In an interview with Hugh Hewitt last night, Senate Republican Leader Mitch McConnell discussed the importance of the Supreme Court’s ruling but expressed his skepticism that the president will actually learn a lesson about the limits of his powers. “[I]t’s pretty clear this President’s behavior with regard to recess appointments was so egregious that it produced a 9-0 Supreme Court decision, Justice Breyer, of all people, writing, in which the Court basically said the Senate gets to decide when it’s in session, not the President. The President had, in really an audacious move, decided that he got to determine when the Senate was in session when we were in fact following a procedure that we had followed for many years of coming in every three days in order to prevent recess appointments. And he, the imperial President Obama, decided he knew more than we did, and just, he tried to establish that he got to decide when we were in session.”
Hewitt asked, “Do you think this will humble him a little bit going into the last two years of his presidency?” Leader McConnell responded, “I wouldn’t bet on it.

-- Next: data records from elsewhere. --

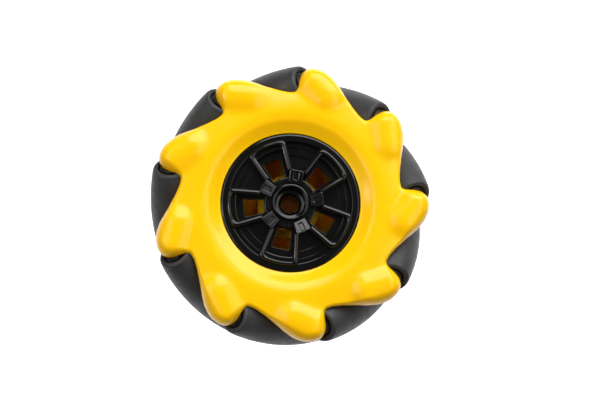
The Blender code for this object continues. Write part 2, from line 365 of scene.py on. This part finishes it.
def yellow_plastic():
    recipe = Recipe(
        "yellow_abs",
        0.16,
        Subsurface_Weight=0.35,
        Subsurface_Radius=(1.0, 0.45, 0.05),
        Subsurface_Scale=2.2 * MM,
        Specular_IOR_Level=0.22,
        Coat_Weight=0.12,
        Coat_Roughness=0.05,
    )
    broad = recipe.noise(22, 2.0)
    recipe.feed("Base Color", recipe.ramp(broad, ((0.3, (1.0, 0.53, 0.0)), (0.7, (1.0, 0.56, 0.001)))))
    recipe.feed("Roughness", recipe.spread(recipe.noise(260, 5.0), 0.17, 0.26))
    flow = recipe.noise(45, 2.0)
    scuffs = recipe.noise(900, 6.0, (1.0, 1.0, 0.12))
    recipe.bump(((flow, 0.03), (scuffs, 0.002)))
    return recipe.material


def black_plastic():
    recipe = Recipe("black_abs", 0.16, Specular_IOR_Level=0.3, Coat_Weight=0.15, Coat_Roughness=0.04)
    depth_of_black = ((0.3, (0.002, 0.002, 0.0022)), (0.7, (0.0035, 0.0034, 0.0032)))
    recipe.feed("Base Color", recipe.ramp(recipe.noise(60), depth_of_black))
    recipe.feed("Roughness", recipe.spread(recipe.noise(300, 5.0), 0.1, 0.18))
    recipe.bump(((recipe.noise(90, 2.0), 0.03), (recipe.noise(1400, 4.0), 0.003)))
    return recipe.material


def rubber():
    recipe = Recipe("roller_rubber_grain", 0.55, Sheen_Weight=0.12, Sheen_Roughness=0.4, IOR=1.48)
    dust = recipe.noise(130, 6.0)
    greys = ((0.25, (0.016, 0.0165, 0.018)), (0.75, (0.034, 0.034, 0.036)))
    recipe.feed("Base Color", recipe.ramp(dust, greys))
    recipe.feed("Roughness", recipe.spread(recipe.noise(400, 4.0), 0.46, 0.64))
    recipe.bump(((recipe.noise(2600, 3.0), 0.018), (recipe.noise(150, 2.0), 0.06)))
    return recipe.material


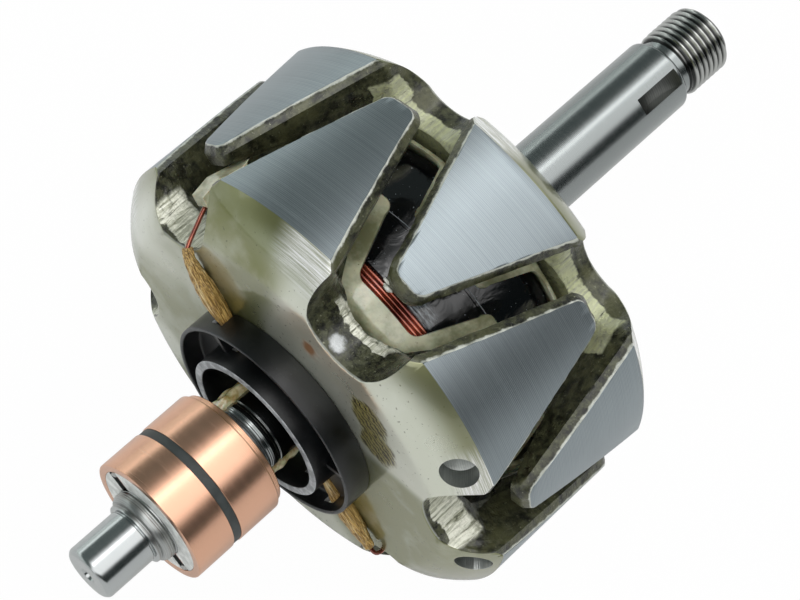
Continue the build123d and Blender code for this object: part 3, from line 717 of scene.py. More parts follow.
def outer_face(wall, strip, tip, profile, ground_start, soft):
    """Patches of the plate's flat face, its corner and the ground surface, as rays from the bore."""
    notch_edge = [column[0] for column in wall[::-1]]
    chamfer_edge = [strip[1, 0], strip[2, 0], strip[3, 0]]
    claw_edge = [strip[3, row] for row in range(1, strip.shape[1])]
    tip_edge = [tip[0, 1], tip[0, 2]]
    boundary = notch_edge + chamfer_edge + claw_edge + tip_edge
    short = len(notch_edge) + len(chamfer_edge)
    full = np.concatenate([[[BORE_R, 0.0], [20.0, 0.0], [30.0, 0.0], [37.6, 0.0]], profile])
    lengths = np.concatenate([[0], np.cumsum(np.hypot(*np.diff(full, axis=0).T))])
    start_at = lengths[3]
    end_at = lengths[-1]
    inner, outer, ground = [], [], []
    start_r = full[3, 0]
    start_angle = -1e-3
    for k, point in enumerate(boundary):
        angle = atan2(point[1], point[0])
        radius = hypot(point[0], point[1])
        clear = angle
        if k < len(notch_edge):
            bend = max(atan2(point[1], point[0] - NOTCH_CENTRE), pi / 2)
            clear = bend - np.arccos(min(1.0, (NOTCH_R + NOTCH_CENTRE * cos(bend)) / start_r)) + 0.004
        start_angle = max(angle, clear, start_angle + 1e-3) if k else 0.0
        if k > len(notch_edge):
            fan_share = (angle - ray_from) / (HALF_PITCH - ray_from)
            start_angle = fan_start + fan_share * (HALF_PITCH - fan_start)
        elif k == len(notch_edge):
            fan_start = start_angle
            ray_from = angle
        begin = np.array([start_r * cos(start_angle), start_r * sin(start_angle)])
        on_ground = k >= short - 1
        finish = np.array([BODY_R * cos(angle), BODY_R * sin(angle)]) if on_ground else point[:2]
        shares_way = np.linspace(0, 1, 60)
        plan = begin[None, :] + (finish - begin)[None, :] * shares_way[:, None]
        plan_r = np.hypot(*plan.T)
        reach = end_at if on_ground else float(np.interp(radius, full[:, 0], lengths))
        inner.append([(r * cos(start_angle), r * sin(start_angle), 0.0) for r in full[:4, 0]])
        last = 0.0 if on_ground else soft
        row = []
        for way in list(np.linspace(start_at, reach - last, 16)) + [reach]:
            r = float(np.interp(way, lengths, full[:, 0]))
            share = float(np.interp(r, plan_r, shares_way))
            spot = begin * (1 - share) + finish * share
            row.append((spot[0], spot[1], float(np.interp(np.hypot(*spot), full[:, 0], full[:, 1]))))
        row[0] = inner[-1][-1]
        row[-1] = (finish[0], finish[1], ground_start) if on_ground else tuple(point)
        outer.append(row)
        if on_ground:
            span = point[2] - ground_start
            back = min(0.12, span * 0.5)
            depths = list(ground_start + (span - back) * np.linspace(0, 1, 18)) + [point[2]]
            ground.append([(BODY_R * cos(angle), BODY_R * sin(angle), depth) for depth in depths])
    return inner, outer, ground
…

I think the only thing that’ll humble Barack Obama is the American people giving us a Republican Senate so we can, for the first time, actually challenge him. You know, he’s not vetoed a single bill in six years, and the reason for it is he never gets anything he doesn’t like, because of the United States Senate and Harry Reid and the Democratic majority. So I think the best way to push back against this president is for the American people to change the Senate . . . give us an opportunity to pass a budget, to pass appropriation bills, to actually restrict the funding of some of this outrageous behavior not only on his part, but on the part of the various agencies, EPA, for example, that are causing this persistent joblessness in the country.”